According to statistics released today by the UK’s Department of Trade and Industry (DTI), the country’s oil production dropped 12.8% in the third quarter of 2005 compared to Q4 2004.
Although seven new fields have started production since September 2004, their production is insufficient to compensate for the general decline in production from older established fields, according to DTI.
With production reaching only 19.3 million tonnes (152 million barrels, or 1.7 mbpd), the UK tipped over into the net oil importer column, requiring 2.4 million tonnes (19 million barrels).
With its North Sea wealth, the UK has been a major producer of petroleum and natural gas in the EU, and has been a net exporter for decades. (It is also the fourth-largest consumer of oil in the EU.)
Given declines in the fields, however, analysts had predicted that the UK will become a net importer of both oil and natural gas by 2010, according to the EIA.

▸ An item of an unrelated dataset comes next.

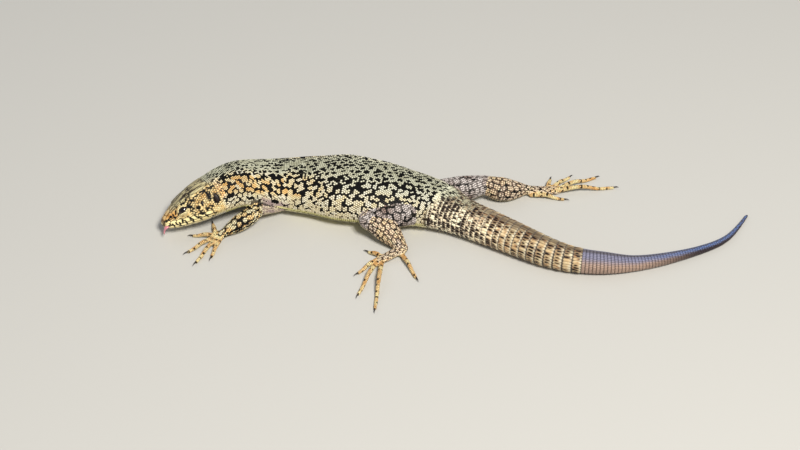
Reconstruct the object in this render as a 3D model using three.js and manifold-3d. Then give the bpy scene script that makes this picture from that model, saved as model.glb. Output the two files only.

The DTI also ascribed the drop in production to a large amount of planned maintenance work on North Sea oil platforms that coincided with the shutdown of the large Schiehallion field because of a fire and the prolonged planned maintenance shutdown of one major oil refinery.
Overall primary demand for oil products in the third quarter of 2005 increased by 2.2% cent. The largest percentage change in demand year-on-year was in aviation fuel, which increased 15.6%. Demand for gasoline dropped 6.0%, but demand for on-road diesel increased 6.9%.
Quantitatively, demand for DERV (Diesel Engine Road Vehicle) fuel exceeded demand for gasoline in terms of mass for the first time. Volumetrically, however, gasoline sales exceeded those of diesel by about 25 million gallons US.